The RBI did not respond to a mail from this paper on the issue. In a post-policy media interaction in September, the Reserve Bank governor Shaktikanta Das had said, “We communicate our detailed order to the regulated entity. However, we mention the important highlight of that order in the press release, which is available to everyone in the public domain. But the reasoned orders are communicated with regulated entities which contain the reply they have given, our detailed analysis of that reply, points of agreements and points of disagreements.” He was responding to a query on why the RBI’s orders against any regulated entity for non-compliance are not detailed ones.
Need for transparency
Customers and investors of banks have only sparse access to information on non-compliance of RBI directions by banks. Unlike in the case of other financial regulators, RBI provides details only to the entity being penalised for violation. There is a need to keep stakeholders informed, and an appellate authority may serve the purpose, say governance and policy experts.
“The RBI is an old regulatory institution. It has developed certain kinds of practices over its existence in the last 80-85 years. Not only in the orders they pass they don’t give reasons and detailed explanations, they also don’t hear the party,” former finance and economic affairs secretary Subhash Chandra Garg said.
On the other hand, Sebi, which was established much later than the RBI, passes ‘speaking orders’ that are long, explanatory and give details on all aspects of the issue.
Garg, who also served on the board of RBI, said in most cases, Sebi hears the concerned party or at least gives them some opportunity to provide explanations, before taking action. If not satisfied, the party can also challenge the Sebi’s decision in SAT. “The appellate authority hears the concerned party and if there are no reasons or bases for passing that order, the order would get simply thrown out,” Garg said.
He believes a similar appellate kind of arrangement is required to challenge the RBI orders, going forward. Like Sebi and IRDAI, whose orders can be challenged in the SAT, the Debt Recovery Tribunals, Income Tax Department and National Company Law Tribunal (NCLT) all have appellate tribunals. Currently, the RBI is the only regulatory institution which doesn’t have an appellate body.
Corporate governance research and advisory firm Stakeholders Empowerment Services’ co-founder and managing director J N Gupta said it is very important for a regulator to pass a speaking order so that any person reading it will know the issue at hand and will understand what went wrong and how it can be corrected. “In the case of RBI, it does not pass speaking orders and that is where the flaw is,” said Gupta, who was earlier the Executive Director of the Sebi.

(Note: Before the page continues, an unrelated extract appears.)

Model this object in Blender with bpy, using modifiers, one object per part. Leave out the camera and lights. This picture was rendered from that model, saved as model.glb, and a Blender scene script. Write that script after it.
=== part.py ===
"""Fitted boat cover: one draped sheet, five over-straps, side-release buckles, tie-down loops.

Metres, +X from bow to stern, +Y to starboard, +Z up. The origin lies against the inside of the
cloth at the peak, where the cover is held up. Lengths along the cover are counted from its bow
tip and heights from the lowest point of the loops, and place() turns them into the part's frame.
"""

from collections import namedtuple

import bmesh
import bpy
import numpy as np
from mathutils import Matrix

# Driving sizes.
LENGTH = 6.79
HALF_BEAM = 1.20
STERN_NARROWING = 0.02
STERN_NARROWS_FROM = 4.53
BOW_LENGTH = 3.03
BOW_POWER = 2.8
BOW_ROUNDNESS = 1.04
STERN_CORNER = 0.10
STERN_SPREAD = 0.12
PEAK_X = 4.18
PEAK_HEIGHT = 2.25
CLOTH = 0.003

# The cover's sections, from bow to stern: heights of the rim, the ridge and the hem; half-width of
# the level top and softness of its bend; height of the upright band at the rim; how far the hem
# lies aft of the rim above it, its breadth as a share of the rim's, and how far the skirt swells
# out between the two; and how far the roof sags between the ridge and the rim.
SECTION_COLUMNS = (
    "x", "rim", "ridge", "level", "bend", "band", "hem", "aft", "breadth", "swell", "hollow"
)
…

“Since you have no appeal, these (RBI’s) orders are not challenged on merit. So, with this kind of arrangement in the regulatory system, RBI can easily get away with passing only a cursory or main order without giving reasons and explanation,” Garg said, adding that RBI should change its approach and evolve as a model regulator.
While the FSLRC argued for an appellate tribunal which will hear appeal against the RBI for its regulatory functions, the RBI was against such a proposal.

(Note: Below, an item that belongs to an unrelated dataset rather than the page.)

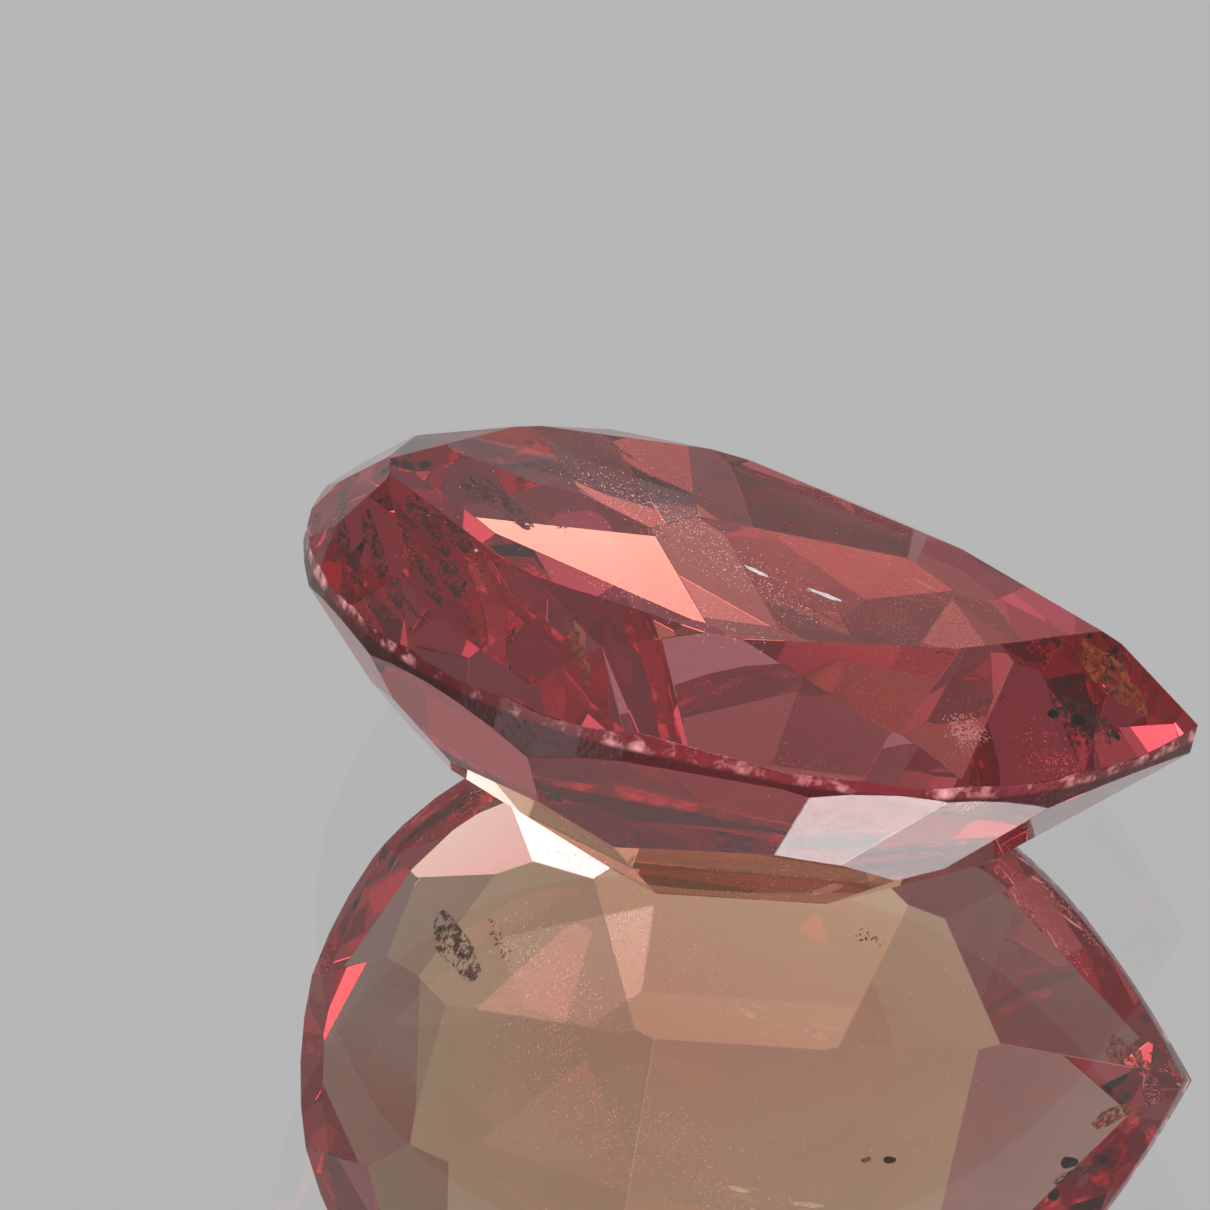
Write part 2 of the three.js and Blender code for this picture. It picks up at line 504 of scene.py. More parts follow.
@dataclass(frozen=True)
class GroundGirdle:
    """The girdle, ground matt and left unpolished, with small nicks, a painted lit upper band over a
    painted shaded lower band, and painted highlights that glow.

    Attributes:
        roughness: Its lowest and highest roughness.
        nick_size: Size of its nicks, in millimetres.
        nick_levels: Levels of the noise where a nick starts and is full.
        nick_depth: Height that the bump gives them, in millimetres.
        nick_strength: Strength of that bump.
        bright: Base colours of the upper part, plain and in a nick, lightened as painted light.
        deep: Base colours of the lower part, plain and in a nick, darkened as painted shade.
        shade: Heights where the painted shade of the lower part ends and the painted light of the upper
            part starts.
        painted_highlight_size: Size of the painted highlights, emission that stands in for the soft light
            the girdle scatters, in millimetres.
        painted_highlight_levels: Levels of the noise where a painted highlight starts and is full.
        painted_highlight: Colour of the painted highlights.
        painted_highlight_glow: How brightly the painted highlights glow.
    """

    roughness: tuple = (0.154, 0.286)
    nick_size: float = 0.05
    nick_levels: tuple = (0.35, 0.7)
    nick_depth: float = 0.006
    nick_strength: float = 0.5
    # Painted light and shade: the upper band is lightened and the lower band darkened by height.
    bright: tuple = ((0.70, 0.44, 0.46, 1), (0.45, 0.16, 0.18, 1))
    deep: tuple = ((0.12, 0.02, 0.025, 1), (0.05, 0.008, 0.01, 1))
    shade: tuple = (0.04, 0.10)
    # Painted highlights, which glow by emission on the upper band.
    painted_highlight_size: float = 0.22
    painted_highlight_levels: tuple = (0.50, 0.74)
    painted_highlight: tuple = (1.0, 0.50, 0.50, 1.0)
    painted_highlight_glow: float = 0.9

    def make(self, clear: PolishedCorundum, place: StoneFrame) -> bpy.types.Material:
        """Build the material.

        Args:
            clear: The polished finish, whose index and absorption the girdle shares.
            place: The stone's frame.

        Returns:
            The finished material.
        """
        material, sheet, shader = start_material("ground_girdle")
        shader.inputs["Transmission Weight"].default_value = 1.0
        shader.inputs["IOR"].default_value = clear.index
        start, full = self.nick_levels
        nicks = Blotches.add(sheet, Size_mm=self.nick_size, Low=start, High=full, Shift=3.0)
        # Painted light and shade: the upper band of the girdle takes the lit colours and the lower band the
        # shaded ones.
        low, high = (height * MM for height in self.shade)
        upper = sheet.add("MapRange", interpolation_type="SMOOTHSTEP", From_Min=low, From_Max=high)
        height = StoneHeight.add(sheet, Axis=tuple(place.axes[2]), Origin=tuple(place.origin))
        sheet.link(height, upper.inputs["Value"])
        bright, deep = (sheet.ramp(nicks, list(enumerate(pair))) for pair in (self.bright, self.deep))
        sheet.link(sheet.blend(upper.outputs["Result"], deep, bright), shader.inputs["Base Color"])
        smooth, coarse = self.roughness
        rough = sheet.add("MapRange", To_Min=smooth, To_Max=coarse)
        sheet.link(nicks, rough.inputs["Value"])
        sheet.link(rough.outputs["Result"], shader.inputs["Roughness"])
        bump = sheet.add("Bump", Strength=self.nick_strength, Distance=self.nick_depth * MM)
        sheet.link(nicks, bump.inputs["Height"])
        sheet.link(bump.outputs["Normal"], shader.inputs["Normal"])
        # Painted highlights: emission in the upper band stands in for the soft light that the girdle would
        # scatter.
        start, full = self.painted_highlight_levels
        painted_highlight_spots = Blotches.add(sheet, Size_mm=self.painted_highlight_size, Low=start, High=full, Detail=6.0, Shift=5.0)
        painted_highlight_share = sheet.add("Math", operation="MULTIPLY")
        sheet.link(painted_highlight_spots, painted_highlight_share.inputs[0])
        sheet.link(upper.outputs["Result"], painted_highlight_share.inputs[1])
        sheet.link(sheet.ramp(painted_highlight_share.outputs[0], [(0.0, BLACK), (1.0, self.painted_highlight)]),
                   shader.inputs["Emission Color"])
        shader.inputs["Emission Strength"].default_value = self.painted_highlight_glow
        clear.absorb(sheet)
        return material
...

Interestingly, except for Kotak Mahindra Bank which took the apex bank to the Bombay High Court over promoter shareholding issue, no other lender has challenged RBI, in the recent past. The RBI has a system of the Banking Ombudsman where an aggrieved bank customer can raise disputes or unfair actions and services of a bank.
Some experts feel that RBI orders mention clauses under which the violations have happened and so the orders are very short. “When RBI passes orders for any irregularity at a bank, they usually make references to certain clauses or sub-clauses of the regulation under which the non-compliance has happened. So, there is no need for any further elaboration in the order passed,” said Ashvin Parekh, managing partner, Ashvin Parekh Advisory Services LLP.
Bankers, however, said that a detailed order from the RBI may increase the scope for interpretation, which if not analysed correctly, may shake confidence in the banking system. “I think RBI should not make public all the details in their orders. People are not mature enough to understand them. This might create unnecessary fear in the minds of people and they can lose confidence in the banks. You cannot allow people to take interpretation calls,” said a banker who preferred anonymity.
“Like SAT, there is a need for an appellate authority to challenge RBI orders. Once the orders are appealable, the appellate body will look into the entire merit. If you put a one-line order, you can also get fired,” said a legal expert who is the counsel for several companies.
Sonam Chandwani, Managing Partner, KS Legal and Associates, said, “The RBI issues precise penalty orders, as these are passed following extensive investigations. As SEBI works more like a court, they highlight the findings, the key details of the case, and the rationale behind the decision that was made, which is typically appealed at SAT.”